At one point on tape Bardo reenacted his killing of Rebecca Schaeffer. As I watched that scene, something bothered me. I rewound it and watched it again. And again.
Bardo had claimed that the gun was in his bag, and that when he pulled it out to look for something else, Rebecca panicked and grabbed the weapon. In the struggle, he claimed, it discharged accidentally, killing her. But in Bardo’s reenactment, he kept his right arm behind his back and drew it out as though he were holding a gun. That was the physical equivalent of a Freudian slip—something that would tip the court off to the fact that this was no accidental or impulsive shooting. It did precisely that.
I played the tape for Dino Fulgoni, the brilliant no-nonsense judge who sat on this case. (Bardo had forgone his right to a jury trial.) Fulgoni could see with his own two eyes that this was no accidental or impulsive shooting. He sentenced Bardo to life without parole.
Over the two years I worked on that case I got to know Rebecca Schaeffer’s parents—particularly her mother, Danna—extremely well. If anything will remind you that the practice of law is not just an intellectual exercise, it’s observing the effects of a homicide upon those who loved the victim. Misery spreads out from a murder in ripples, blighting everything it touches. Some survivors are too damaged to be helpful. Others are so driven by the desire for revenge that they can actually obstruct a prosecutor’s efforts. The Schaeffers were neither. They managed their grief with patience and dignity.
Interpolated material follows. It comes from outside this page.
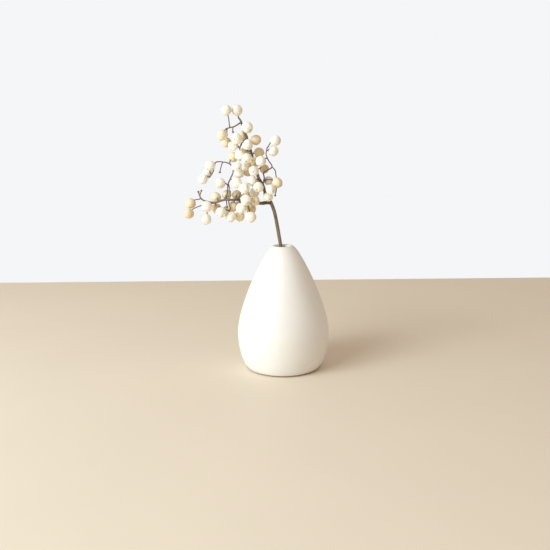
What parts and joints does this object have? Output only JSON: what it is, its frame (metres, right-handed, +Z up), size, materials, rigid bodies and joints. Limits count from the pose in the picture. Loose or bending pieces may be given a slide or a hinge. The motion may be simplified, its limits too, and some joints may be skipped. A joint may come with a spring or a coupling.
{
  "type": "bud vase",
  "caption": "Small white ceramic bud vase, wide at the belly and narrow at the mouth, holding a dried branching sprig of pale berries that lifts out.",
  "frame": {"origin": "centre of the flat underside of the vase's foot, on the surface that the vase stands on", "axes": "+Z up along the vase's axis, +X to the right and +Y away from a viewer who sees the sprig lean to the left"},
  "size_m": [0.1008, 0.066, 0.1861],
  "materials": {
    "glaze": "satin white glaze",
    "bark": "dry dark bark",
    "thin_bark": "dry thin bark",
    "pale_berry": "dry waxy skin",
    "tan_berry": "dry waxy skin"
  },
  "bodies": {
    "vase": {"vase_body": "glaze"},
    "sprig": {"main_stem": "bark", "left_branch": "bark", "right_twig": "thin_bark", "middle_twig": "thin_bark", "inner_twig": "thin_bark", "upper_left_twig": "bark", "lower_twig": "bark", "berry_01": "pale_berry", "berry_02": "pale_berry", "berry_03": "pale_berry", "berry_04": "tan_berry", "berry_05": "tan_berry", "berry_06": "pale_berry", "berry_07": "pale_berry", "berry_08": "pale_berry", "berry_09": "tan_berry", "berry_10": "tan_berry", "berry_11": "tan_berry", "berry_12": "tan_berry", "berry_13": "pale_berry", "berry_14": "pale_berry", "berry_15": "tan_berry", "berry_16": "pale_berry", "berry_17": "pale_berry", "berry_18": "pale_berry", "berry_19": "tan_berry", "berry_20": "pale_berry", "berry_21": "pale_berry", "berry_22": "pale_berry", "berry_23": "pale_berry", "berry_24": "pale_berry", "berry_25": "pale_berry", "berry_26": "pale_berry", "berry_27": "pale_berry", "berry_28": "pale_berry", "berry_29": "pale_berry", "berry_30": "tan_berry", "berry_31": "pale_berry", "berry_32": "tan_berry", "berry_33": "pale_berry", "berry_34": "pale_berry", "berry_35": "tan_berry", "berry_36": "pale_berry", "berry_37": "tan_berry", "berry_38": "pale_berry", "berry_39": "tan_berry", "berry_40": "tan_berry", "berry_41": "pale_berry", "berry_42": "tan_berry", "berry_43": "pale_berry", "berry_44": "tan_berry", "berry_45": "pale_berry", "berry_46": "tan_berry", "berry_47": "tan_berry", "berry_48": "pale_berry", "berry_49": "pale_berry", "berry_50": "pale_berry", "berry_51": "pale_berry"}
  },
  "joints": [
    {"name": "sprig_lift", "type": "slide", "parent": "vase", "child": "sprig", "axis": [-0.1626, -0.0512, 0.9854], "range_m": [0, 0.1]}
  ]
}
I was always happy to take Danna Schaeffer’s calls. Sometimes we talked about the legal aspects of the case. Sometimes she’d just want to talk about Rebecca. On a couple of occasions I sent her letters to express thoughts too painful to convey in person.
“Even as I’m writing this I’m crying again,” I wrote her on one occasion. “As I feared, once you start letting yourself feel, it’s an endless thing… . If all goes well, the miserable slimy piece of cow dung will be convicted of everything. I can offer only that I will do everything in my power to see that her loss is avenged—I cannot promise justice because to me justice would mean Rebecca is alive and her murderer is dead. The one thing I can promise you is that when this is all over I will honestly be able to tell you that I gave it my all, my very best, without reservation. Beyond that you have my love and my empathy forever.”
After receiving that letter, Danna actually called to comfort
me
. She was so intelligent, so sensitive and caring—the kind of mother everyone should have. A guilty verdict was such a small thing to give that family in light of what they’d lost, but it seemed to bring them some measure of peace. It felt good to be their champion. It was the sort of feeling I’d missed during that year I spent in management: the exultation of exhausting myself for the sake of a principle, and in some small but significant way, avenging someone whose life had been stolen. The long days and late nights; my desk strewn with coffee cups, Werther’s candy wrappers, notepads, and dog-eared briefs: I missed all that.